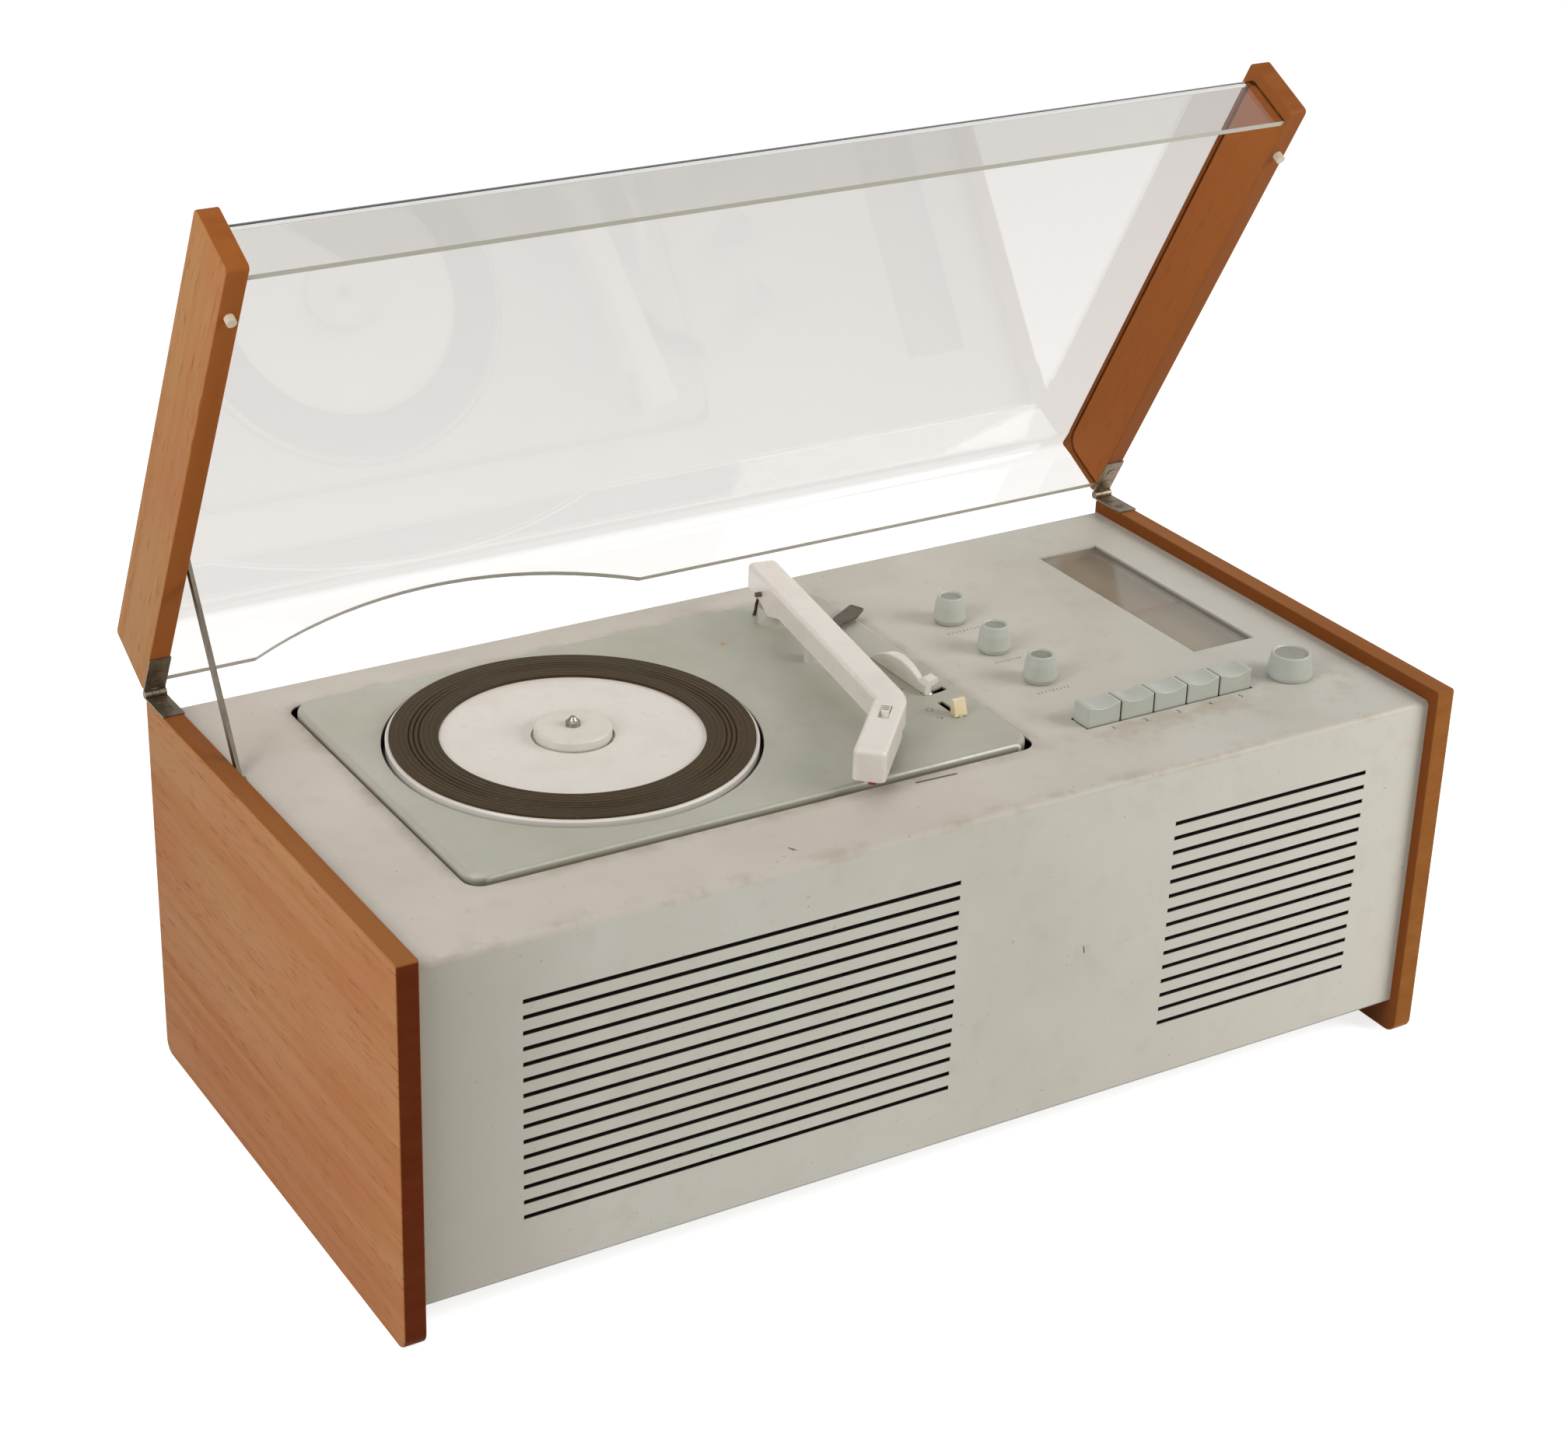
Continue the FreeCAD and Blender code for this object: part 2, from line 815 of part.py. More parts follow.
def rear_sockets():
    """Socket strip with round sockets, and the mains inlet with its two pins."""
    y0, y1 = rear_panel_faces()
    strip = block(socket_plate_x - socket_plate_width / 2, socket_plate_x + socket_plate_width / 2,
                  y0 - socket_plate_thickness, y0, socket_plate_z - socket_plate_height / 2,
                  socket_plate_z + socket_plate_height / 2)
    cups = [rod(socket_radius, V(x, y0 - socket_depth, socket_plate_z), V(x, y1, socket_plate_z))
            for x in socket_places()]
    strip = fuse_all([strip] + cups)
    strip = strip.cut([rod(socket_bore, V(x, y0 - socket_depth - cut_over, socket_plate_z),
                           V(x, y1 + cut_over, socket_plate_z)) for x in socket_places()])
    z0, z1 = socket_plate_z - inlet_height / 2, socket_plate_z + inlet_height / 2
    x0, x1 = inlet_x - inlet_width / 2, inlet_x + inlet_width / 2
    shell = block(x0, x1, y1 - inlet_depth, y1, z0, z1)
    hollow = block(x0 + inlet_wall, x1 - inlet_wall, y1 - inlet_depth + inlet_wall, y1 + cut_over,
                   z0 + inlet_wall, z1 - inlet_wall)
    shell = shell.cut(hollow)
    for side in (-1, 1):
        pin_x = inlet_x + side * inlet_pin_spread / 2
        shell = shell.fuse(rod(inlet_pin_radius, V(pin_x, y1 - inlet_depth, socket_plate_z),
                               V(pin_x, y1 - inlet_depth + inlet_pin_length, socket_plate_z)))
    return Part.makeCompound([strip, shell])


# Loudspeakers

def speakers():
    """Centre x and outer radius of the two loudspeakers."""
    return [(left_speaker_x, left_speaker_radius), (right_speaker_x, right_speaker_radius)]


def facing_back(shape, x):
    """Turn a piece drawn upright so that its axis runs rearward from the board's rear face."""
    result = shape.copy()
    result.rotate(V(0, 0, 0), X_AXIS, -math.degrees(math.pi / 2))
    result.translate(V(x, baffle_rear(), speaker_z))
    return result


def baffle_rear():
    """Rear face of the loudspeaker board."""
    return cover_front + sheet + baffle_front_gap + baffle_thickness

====

#### Work instructions:
Restate the data above exactly, keeping each word as it stands.

#### Reply:
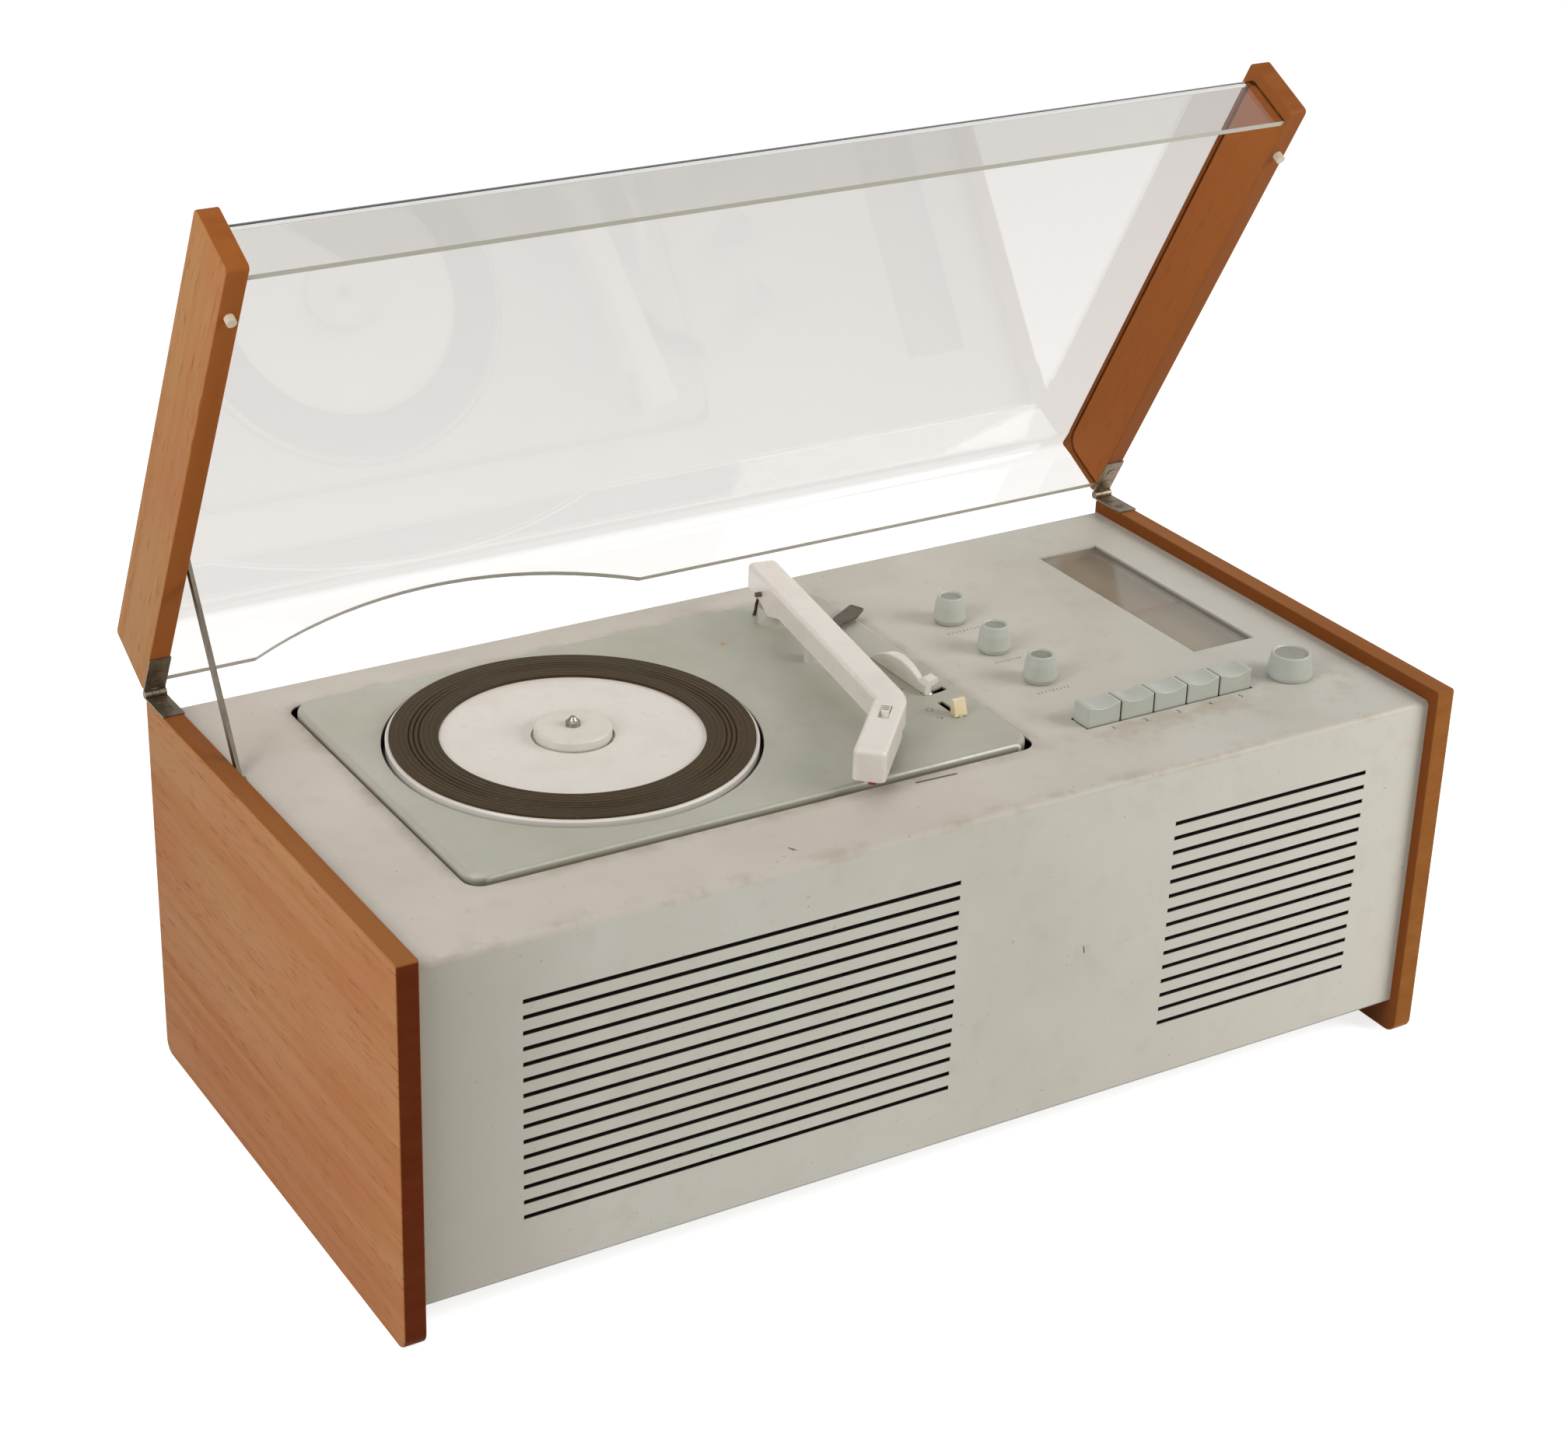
Continue the FreeCAD and Blender code for this object: part 2, from line 815 of part.py. More parts follow.
def rear_sockets():
    """Socket strip with round sockets, and the mains inlet with its two pins."""
    y0, y1 = rear_panel_faces()
    strip = block(socket_plate_x - socket_plate_width / 2, socket_plate_x + socket_plate_width / 2,
                  y0 - socket_plate_thickness, y0, socket_plate_z - socket_plate_height / 2,
                  socket_plate_z + socket_plate_height / 2)
    cups = [rod(socket_radius, V(x, y0 - socket_depth, socket_plate_z), V(x, y1, socket_plate_z))
            for x in socket_places()]
    strip = fuse_all([strip] + cups)
    strip = strip.cut([rod(socket_bore, V(x, y0 - socket_depth - cut_over, socket_plate_z),
                           V(x, y1 + cut_over, socket_plate_z)) for x in socket_places()])
    z0, z1 = socket_plate_z - inlet_height / 2, socket_plate_z + inlet_height / 2
    x0, x1 = inlet_x - inlet_width / 2, inlet_x + inlet_width / 2
    shell = block(x0, x1, y1 - inlet_depth, y1, z0, z1)
    hollow = block(x0 + inlet_wall, x1 - inlet_wall, y1 - inlet_depth + inlet_wall, y1 + cut_over,
                   z0 + inlet_wall, z1 - inlet_wall)
    shell = shell.cut(hollow)
    for side in (-1, 1):
        pin_x = inlet_x + side * inlet_pin_spread / 2
        shell = shell.fuse(rod(inlet_pin_radius, V(pin_x, y1 - inlet_depth, socket_plate_z),
                               V(pin_x, y1 - inlet_depth + inlet_pin_length, socket_plate_z)))
    return Part.makeCompound([strip, shell])


# Loudspeakers

def speakers():
    """Centre x and outer radius of the two loudspeakers."""
    return [(left_speaker_x, left_speaker_radius), (right_speaker_x, right_speaker_radius)]


def facing_back(shape, x):
    """Turn a piece drawn upright so that its axis runs rearward from the board's rear face."""
    result = shape.copy()
    result.rotate(V(0, 0, 0), X_AXIS, -math.degrees(math.pi / 2))
    result.translate(V(x, baffle_rear(), speaker_z))
    return result


def baffle_rear():
    """Rear face of the loudspeaker board."""
    return cover_front + sheet + baffle_front_gap + baffle_thickness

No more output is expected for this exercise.